EDIT: 018be4c isn’t on any branch in upstream CPython. Did you mean: gh-84436: Implement Immortal Objects (gh-19474) · python/cpython@ea2c001 (github.com)? If so, we already have benchmarking results for that here: benchmarking-public/results/bm-20230422-3.12.0a7±ea2c001 at main · faster-cpython/benchmarking-public · GitHub.

I agree benchmarking a later commit would be helpful here. Is there one that’s rebased on top of the upstream immortal objects changes? That would be ideal in terms of removing variables in the data, but no worries if that’s a major task as I assume it might be.

Unfortunately, I’m unable to find d595911, though. It’s a 404 on your fork on Github. Maybe it’s pushed somewhere else?
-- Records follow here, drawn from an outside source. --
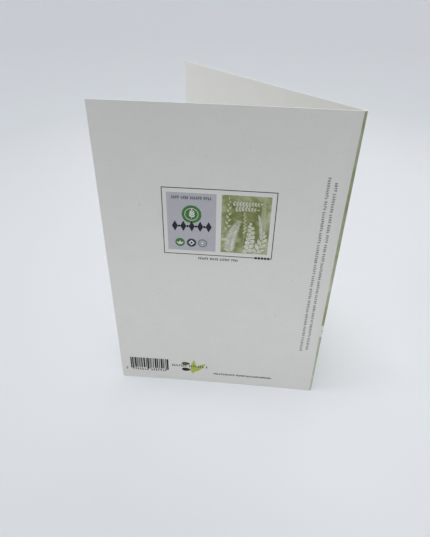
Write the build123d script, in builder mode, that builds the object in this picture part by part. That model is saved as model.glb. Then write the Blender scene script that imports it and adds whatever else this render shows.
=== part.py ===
from build123d import *

import os
from math import atan, degrees

os.makedirs("parts", exist_ok=True)

# Greeting card: one sheet of board, scored and folded once, standing open on its cut edges.
# The fold stands upright on the +X side and both panels open towards -X, the front panel at +Y.
# The origin is the centre of the footprint, on the surface that the card stands on.

# The sheet, in millimetres: each panel from the fold to its free edge, and its height
panel_width = 117.0
panel_height = 170.0
board_thickness = 0.42

# How far the card stands open, in degrees, between the chords of the two panels
opening_angle = 42.9

# How far the board's own curl brings the middle of each panel in from its chord
panel_bow = 0.6

# The fold: the radius that the inner ply turns round, and the score that sinks the outer ply
fold_inner_radius = 0.14
score_depth = 0.07
score_flank = 0.45

# The bead that the score pushes up inside the fold, and the round at each side of its root
bead_setback = 0.34
bead_rise = 0.11
bead_root_radius = 0.12

# Angles of one panel from the X axis in plan, at the fold, across the chord and at the free edge
outer_radius = fold_inner_radius + board_thickness
chord_length = panel_width - outer_radius
chord_angle = opening_angle / 2
bow_angle = degrees(2 * atan(2 * panel_bow / chord_length))
fold_angle = chord_angle - bow_angle
edge_angle = chord_angle + bow_angle

# The same three directions, from the fold towards the free edge, and what faces out from the card
away = Vector(-1, 0)
fold_direction = away.rotate(Axis.Z, -fold_angle)
chord_direction = away.rotate(Axis.Z, -chord_angle)
edge_direction = away.rotate(Axis.Z, -edge_angle)
fold_outward = fold_direction.rotate(Axis.Z, -90)
edge_outward = edge_direction.rotate(Axis.Z, -90)

# Corners of the front panel's section, from the centre of the fold
outer_start = fold_outward * outer_radius
inner_start = fold_outward * fold_inner_radius
outer_corner = outer_start + chord_direction * chord_length
inner_corner = outer_corner - edge_outward * board_thickness

# Each face of the panel is one long arc that leaves the fold along its tangent
outer_face = TangentArc(outer_start, outer_corner, tangent=fold_direction)
inner_face = TangentArc(inner_start, inner_corner, tangent=fold_direction)

# Where the flank of the score meets the outer face, and where the bead stands on the inner face
shoulder = outer_face.position_at(score_flank, position_mode=PositionMode.LENGTH)
shoulder_direction = outer_face.tangent_at(score_flank, position_mode=PositionMode.LENGTH)
bead_foot = inner_face.position_at(bead_setback, position_mode=PositionMode.LENGTH)
bead_foot_direction = inner_face.tangent_at(bead_setback, position_mode=PositionMode.LENGTH)
bead_centre = Vector(-bead_setback, 0)
bead_radius = (bead_foot - bead_centre).length + bead_rise

# The fold lies half the footprint's length from the origin
score_radius = outer_radius - score_depth
fold_position = -(score_radius + inner_corner.X) / 2


# Card: the section of the folded sheet, drawn for the front panel and mirrored, then extruded
with BuildPart() as card:
    with BuildSketch(Plane(origin=(fold_position, 0, 0))) as section:
        with BuildLine():
            fold_round = CenterArc((0, 0), score_radius, 0, 90 - fold_angle)
            Spline(fold_round @ 1, shoulder, tangents=(fold_direction, shoulder_direction))
            TangentArc(shoulder, outer_corner, tangent=shoulder_direction)
            Line(outer_corner, inner_corner)
            TangentArc(bead_foot, inner_corner, tangent=bead_foot_direction)
            Line(bead_foot, bead_centre)
            mirror(about=Plane.XZ)
        make_face()
        with Locations(bead_centre):
            Circle(bead_radius)
        bead_roots = section.vertices().sort_by_distance(bead_centre)[:2]
        fillet(bead_roots, radius=bead_root_radius)
    extrude(amount=panel_height)

card.part.label = "card"
export_step(card.part, "parts/card.step")
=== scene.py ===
"""Looks of a folded greeting card of recycled board, printed green in front, with small marks on its back.

The sheet is laid out flat, as a printer lays it: the outer side faces the maker, the back panel lies left of
the fold and the front panel right of it. Everything is modelled on that flat sheet, in millimetres from the
fold and from the lower edge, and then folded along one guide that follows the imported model.
"""

import logging
import math
import random
from abc import ABC, abstractmethod
from collections.abc import Callable, Iterator, Sequence
from contextlib import contextmanager
from dataclasses import dataclass, field, replace
from enum import Enum
from typing import Any

import bmesh
import bpy
from mathutils import Matrix, Vector


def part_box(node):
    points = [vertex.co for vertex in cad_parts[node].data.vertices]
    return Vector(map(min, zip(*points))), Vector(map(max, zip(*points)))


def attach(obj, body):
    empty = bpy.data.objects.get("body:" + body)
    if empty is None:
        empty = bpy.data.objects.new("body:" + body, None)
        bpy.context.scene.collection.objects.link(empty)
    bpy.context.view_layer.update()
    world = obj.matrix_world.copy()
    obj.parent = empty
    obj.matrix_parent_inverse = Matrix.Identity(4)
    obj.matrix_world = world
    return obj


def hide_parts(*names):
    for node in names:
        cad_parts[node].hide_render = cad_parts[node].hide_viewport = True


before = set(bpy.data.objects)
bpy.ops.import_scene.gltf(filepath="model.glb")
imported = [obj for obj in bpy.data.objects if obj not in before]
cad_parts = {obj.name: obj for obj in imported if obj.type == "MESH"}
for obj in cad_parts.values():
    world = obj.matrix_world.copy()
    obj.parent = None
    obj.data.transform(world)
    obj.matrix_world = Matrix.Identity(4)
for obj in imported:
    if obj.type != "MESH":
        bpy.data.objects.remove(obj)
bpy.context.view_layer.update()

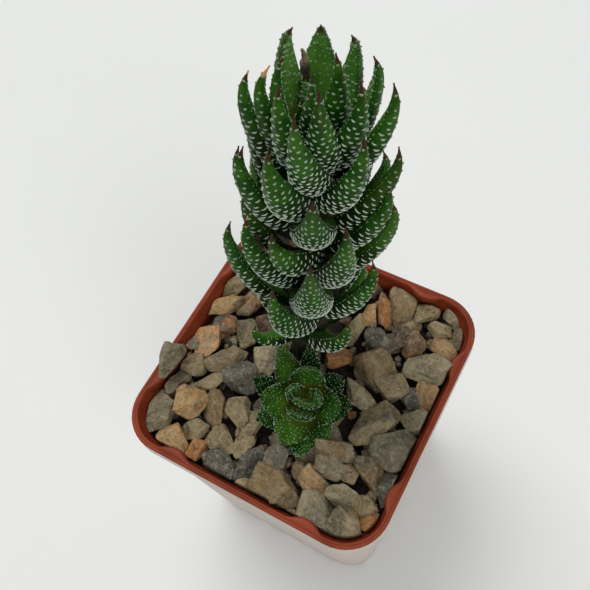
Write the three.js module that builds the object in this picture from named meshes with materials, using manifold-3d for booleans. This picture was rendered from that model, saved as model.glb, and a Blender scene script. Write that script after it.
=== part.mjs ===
// A potted haworthia: a leafy stem and a small offset rosette in a square pot topped with gravel.
// Millimetres, +Z up, origin at the middle of the pot's underside.
import * as THREE from "three";
import { mergeVertices } from "three/addons/utils/BufferGeometryUtils.js";
import Module from "manifold-3d";

const wasm = await Module();
wasm.setup();

// ---- driving dimensions -------------------------------------------------------------
const POT_HEIGHT = 90;
const POT_RIM_SIDE = 83;
const POT_BASE_SIDE = 65;
const RIM_BAND_HEIGHT = 6;
const FLOOR_THICKNESS = 2.2;
const GAP = 0.4;
const DRAIN_HOLE_RADIUS = 3;
const DRAIN_HOLE_OFFSET = 19;
const LUG_LENGTH = 9.5;
const LUG_DEPTH = 2;
const LUG_OFFSET = 21.5;
const SOIL_TOP = 80.5;
const GRAVEL_TOP = 84;

const STEM_FOOT = new THREE.Vector3(-4.9, 9.3, 85);
const STEM_LEAN = 6.1;
const STEM_LEAN_AZIMUTH = 26;
const STEM_ROOT_LENGTH = 12;
const STEM_RADIUS = 4.4;
const CORE_RADIUS = 9;
const STEM_LENGTH = 106;
const SPIRAL_STEP = 138.46;
const RISE_PER_LEAF = 1.77;
const FRONT_AZIMUTH = -63.3;
const BUMP_HEIGHT = 0.45;
const MIDLINE_STEPS = 60;
const HOOK = 20;
const HOOK_START = 0.8;
const THICKNESS_POWER = 2.9;
const BACK_SHARE = 0.78;
const BLUNT_TIP = { half: 0.32, outer: 0.35, inner: 0.25 };

const OFFSET_FOOT = new THREE.Vector3(4, -8, 86.5);
const OFFSET_LEAN = 22;
const OFFSET_LEAN_AZIMUTH = -52;
const OFFSET_STEM_RADIUS = 3;

// ---- small helpers ------------------------------------------------------------------
const rad = (degrees) => (degrees * Math.PI) / 180;
const mix = (a, b, t) => a + (b - a) * t;
const ramp = (x, a, b) => Math.min(1, Math.max(0, (x - a) / (b - a)));

// A small repeatable generator of numbers between 0 and 1.
function dice(seed) {
  let state = seed >>> 0;
  return () => {
    state = (Math.imul(state, 1664525) + 1013904223) >>> 0;
    return state / 4294967296;
  };
}

// A closed surface as a solid that can be joined and cut.
function solid(points, faces) {
  const geometry = new THREE.BufferGeometry();
  geometry.setAttribute("position", new THREE.Float32BufferAttribute(points.flat(), 3));
  geometry.setIndex(faces.flat());
  return solidOf(geometry);
}

function solidOf(geometry) {
  const plain = geometry.clone();
  plain.deleteAttribute("normal");
  plain.deleteAttribute("uv");
  const merged = mergeVertices(plain, 1e-4);
  const mesh = new wasm.Mesh({
    numProp: 3,
    vertProperties: new Float32Array(merged.attributes.position.array),
    triVerts: new Uint32Array(merged.index.array),
  });
  return new wasm.Manifold(mesh);
}

function join(solids) {
  let round = solids;
  while (round.length > 1) {
    const next = [];
    for (let i = 0; i < round.length; i += 2) {
      next.push(i + 1 < round.length ? round[i].add(round[i + 1]) : round[i]);
    }
    round = next;
  }
  return round[0];
}

// The outer skin of a solid's biggest body: crumbs are dropped and sealed hollows filled.
function mainBody(made) {
  const bodies = made.decompose();
  bodies.sort((a, b) => b.volume() - a.volume());
  return bodies[0];
}

function meshOf(made, name, color, roughness) {
  const raw = made.getMesh();
  const geometry = new THREE.BufferGeometry();
  geometry.setAttribute("position", new THREE.BufferAttribute(raw.vertProperties, 3));
  geometry.setIndex(new THREE.BufferAttribute(raw.triVerts, 1));
  const material = new THREE.MeshStandardMaterial({ color, roughness, metalness: 0 });
  const mesh = new THREE.Mesh(geometry, material);
  mesh.name = name;
  return mesh;
}

// Rings of equal length joined into a closed surface, both ends closed on a middle point.
function loft(rings) {
  const n = rings[0].length;
  const points = rings.flat();
  const faces = [];
  for (let i = 0; i + 1 < rings.length; i += 1) {
    for (let j = 0; j < n; j += 1) {
      const k = (j + 1) % n;
      const a = i * n + j;
      const b = i * n + k;
      const c = (i + 1) * n + k;
      const d = (i + 1) * n + j;
      faces.push([a, b, c], [a, c, d]);
    }
  }
  const middle = (ring) => {
    const sum = [0, 0, 0];
    ring.forEach((p) => p.forEach((v, axis) => (sum[axis] += v / n)));
    return sum;
  };
  const first = points.push(middle(rings[0])) - 1;
  const last = points.push(middle(rings[rings.length - 1])) - 1;
  const top = (rings.length - 1) * n;
  for (let j = 0; j < n; j += 1) {
    const k = (j + 1) % n;
    faces.push([first, k, j], [last, top + j, top + k]);
  }
  return solid(points, faces);
}

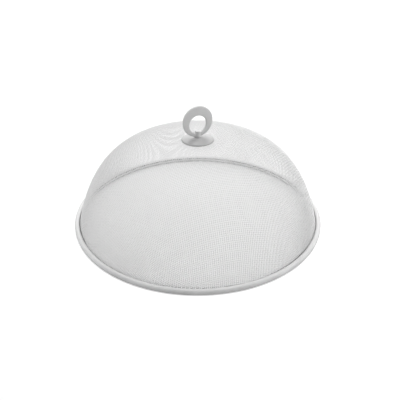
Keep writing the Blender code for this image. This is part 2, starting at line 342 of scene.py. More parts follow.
@dataclass(frozen=True)
class SurfaceGrain(ShaderGroup):
    """The surface of a coat or a moulding: a slow drift of tone and a fine grain.

    It reads a vector and puts out a colour, a roughness and a height for a bump.
    """

    group_name: str = "surface_grain"
    tone_scale: float = 14.0
    tone_detail: float = 4.0
    fine_detail: float = 3.0
    fine_share: float = 0.35
    mean: float = 0.5

    def fill(self, tree: Tree) -> None:
        """Gives the new group its sockets and nodes.

        Args:
            tree: The empty group.
        """
        group_socket(tree, "Vector", "INPUT", "Vector")
        for name in ("Light Colour", "Dark Colour"):
            group_socket(tree, name, "INPUT", "Color")
        for name in ("Roughness", "Roughness Spread", "Grain Scale"):
            group_socket(tree, name, "INPUT", "Float")
        for output in ShaderOutput:
            kind = "Color" if output is ShaderOutput.COLOUR else "Float"
            group_socket(tree, output.value, "OUTPUT", kind)
        entry = tree.nodes.new("NodeGroupInput").outputs
        noise = {"Vector": entry["Vector"], "Scale": self.tone_scale, "Detail": self.tone_detail}
        drift = add_node(tree, "ShaderNodeTexNoise", noise)["Fac"]
        noise |= {"Scale": entry["Grain Scale"], "Detail": self.fine_detail}
        grain = add_node(tree, "ShaderNodeTexNoise", noise)["Fac"]
        mixed = {"Factor": self.fine_share, "A": drift, "B": grain}
        blend = add_node(tree, "ShaderNodeMix", mixed, data_type="FLOAT")["Result"]
        colour_a, colour_b, colour_out = 6, 7, 2
        tones = {"Factor": blend, colour_a: entry["Light Colour"], colour_b: entry["Dark Colour"]}
        tint = add_node(tree, "ShaderNodeMix", tones, data_type="RGBA")[colour_out]
        uneven = compute(tree, "SUBTRACT", blend, self.mean)
        gloss = compute(tree, "MULTIPLY_ADD", uneven, entry["Roughness Spread"], entry["Roughness"])
        results = {
            ShaderOutput.COLOUR.value: tint,
            ShaderOutput.ROUGHNESS.value: gloss,
            ShaderOutput.HEIGHT.value: grain,
        }
        add_node(tree, "NodeGroupOutput", results)


@dataclass(frozen=True)
class Share:
    """How much of a turn round the Z axis a line takes up.

    The line shows where the dot product of a point's direction with side, plus off_side, is
    over 0, and in full from 1.
    """

    side: Triple = (0.0, 0.0, 0.0)
    off_side: float = 1.0


@dataclass(frozen=True)
class WearAndShadeLine(ShaderGroup):
    """A line round an axis that paints shade, light or rubbed wear into a surface's colour.

    It reads a vector, a colour and a roughness, and puts out both with the line on them.
    """

    radius: float
    width: float
    shade: float
    added_roughness: float
    evenness: float
    plane: Triple = (1.0, 1.0, 0.0)
    centre: Triple = (0.0, 0.0, 0.0)
    share: Share = Share()
    patch_scale: float = 35.0
    patch_detail: float = 5.0
    patch_low: float = 0.4
    patch_high: float = 0.6
    group_name: str = "wear_and_shade_line"

    def fill(self, tree: Tree) -> None:
        """Gives the new group its sockets and nodes.

        Args:
            tree: The empty group.
        """
        for name in ("Vector", "Plane", "Centre", "Side"):
            group_socket(tree, name, "INPUT", "Vector")
        for name in ("Radius", "Width", "Shade", "Added Roughness", "Off Side", "Evenness"):
            group_socket(tree, name, "INPUT", "Float")
        for direction in ("INPUT", "OUTPUT"):
            group_socket(tree, ShaderOutput.COLOUR.value, direction, "Color")
            group_socket(tree, ShaderOutput.ROUGHNESS.value, direction, "Float")
        entry = tree.nodes.new("NodeGroupInput").outputs
        moved = compute(tree, "SUBTRACT", entry["Vector"], entry["Centre"], kind="VectorMath")
        flat = compute(tree, "MULTIPLY", moved, entry["Plane"], kind="VectorMath")
        length = compute(tree, "LENGTH", flat, kind="VectorMath")
        off = compute(tree, "ABSOLUTE", compute(tree, "SUBTRACT", length, entry["Radius"]))
        band = smooth_rise(tree, off, entry["Width"], 0.0, 1.0)
        noise = {"Vector": entry["Vector"], "Scale": self.patch_scale, "Detail": self.patch_detail}
        patches = {
            "Value": add_node(tree, "ShaderNodeTexNoise", noise)["Fac"],
            "From Min": self.patch_low,
            "From Max": self.patch_high,
            "To Min": entry["Evenness"],
        }
        spread = add_node(tree, "ShaderNodeMapRange", patches)["Result"]
        bearing = compute(tree, "NORMALIZE", moved, kind="VectorMath")
        along = compute(tree, "DOT_PRODUCT", bearing, entry["Side"], kind="VectorMath")
        facing = compute(tree, "MINIMUM", compute(tree, "ADD", along, entry["Off Side"]), 1.0)
        mask = compute(tree, "MULTIPLY", band, spread)
        mask = compute(tree, "MULTIPLY", mask, compute(tree, "MAXIMUM", facing, 0.0))
        change = compute(tree, "SUBTRACT", entry["Shade"], 1.0)
        factor = compute(tree, "MULTIPLY_ADD", mask, change, 1.0)
        colour = entry[ShaderOutput.COLOUR.value]
        shaded = compute(tree, "SCALE", colour, factor, kind="VectorMath")
        rough = entry[ShaderOutput.ROUGHNESS.value]
        rough = compute(tree, "MULTIPLY_ADD", mask, entry["Added Roughness"], rough)
        results = {ShaderOutput.COLOUR.value: shaded, ShaderOutput.ROUGHNESS.value: rough}
        add_node(tree, "NodeGroupOutput", results)

    def add_to(self, tree: Tree, vector: Socket, surface: Sockets) -> Sockets:
        """Puts the line on a surface in a material.

        Args:
            tree: The material's node tree.
            vector: The vector that the line reads.
            surface: Outputs with the surface's colour and roughness.

        Returns:
            The group's outputs, with the same names.
        """
        inputs = {
            "Vector": vector,
            "Plane": self.plane,
            "Centre": self.centre,
            "Side": self.share.side,
            "Off Side": self.share.off_side,
            "Radius": self.radius,
            "Width": self.width,
            "Shade": self.shade,
            "Added Roughness": self.added_roughness,
            "Evenness": self.evenness,
        }
        for output in (ShaderOutput.COLOUR, ShaderOutput.ROUGHNESS):
            inputs[output.value] = surface[output.value]
        return add_node(tree, "ShaderNodeGroup", inputs, node_tree=self.tree())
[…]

colesbury/nogil is the original 3.9 implementation. The 3.12 rebase is in colesbury/nogil-3.12. There, you don’t get a 404 :slight_smile:

1 Like

Unfortunately, d595911 segfaults when running pyperf system tune, so we’ll need to resolve that before any results would be comparable against our other results. I filed a bug: psutil segfaults on import (when running pyperf system tune) · Issue #3 · colesbury/nogil-3.12 (github.com).